Saturday, August 26, 2017

Police Work; Ending Expensive, Bloated, Inefficiency And Failure

     The bread and butter of police work, the core mission, is to serve and protect by patrol. In high crime areas, and in densely populated urban areas, this is best accomplished by cops patrolling on foot, combined with police in vehicles and at times on bicycles. Cops driving around in vehicles, although necessary, can never become an integral part of a community and neighborhood as can cops that walk beats.
     Cops used to walk beats. That was true community policing. Not the convoluted nonsense that community policing later became, which is nothing more than academic cover for new ways to employ a patronage army of useless bureaucrats.
      Police assigned to the same walking beats day in and day out is the best way to reconnect police to neighborhoods and communities, while providing a high level of police presence and service.
      Paramilitary models are completely dysfunctional when used to protect systems of clout, cronyism and patronage.
       Layers upon layers of supervisors and chains of command have provided nothing but an army of expensive to maintain bosses, many of whom do little to nothing.
       Cops and their supervisors need to be on the streets. No one, from the cops walking beats or driving police vehicles to the highest supervisors, should be exempt from this responsibility. Unfortunately, we live in an entitlement culture in which often the higher people move up in life, the more they get paid, the more they demand, and the less work they want to do or are expected to do.

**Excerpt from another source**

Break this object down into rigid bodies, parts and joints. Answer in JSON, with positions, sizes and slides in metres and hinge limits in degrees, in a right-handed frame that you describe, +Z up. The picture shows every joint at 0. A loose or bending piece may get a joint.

      The public should be paying for cops patrolling, on foot, in cars, and at times on bicycles. Other divisions, including detectives, youth officers, evidence technicians and so forth, are there to supplement the bread and butter of patrol. Technology can aid the patrol mission, but overreliance on technology is counterproductive. Patrol must be seen as the core of police work, not its armpit.

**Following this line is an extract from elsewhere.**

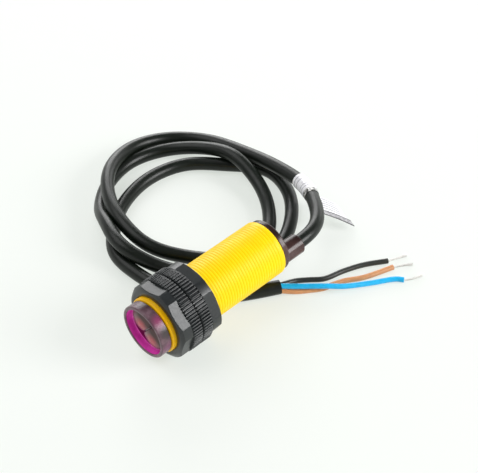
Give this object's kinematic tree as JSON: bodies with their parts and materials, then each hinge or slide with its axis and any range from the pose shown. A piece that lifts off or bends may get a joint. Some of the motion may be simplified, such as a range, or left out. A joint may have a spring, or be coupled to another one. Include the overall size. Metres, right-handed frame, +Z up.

      Streamlining police departments will save money, reduce crime, and must start with returning police and police supervisors to the streets. Police departments must stop serving as sanctuaries for clout and cronyism. The many expensive and unnecessary layers of supervisors, bureaucrats and paper pushers - of which there are plenty- and all personal unrelated to serving the basic police mission of serve and protect by patrol, must be eliminated.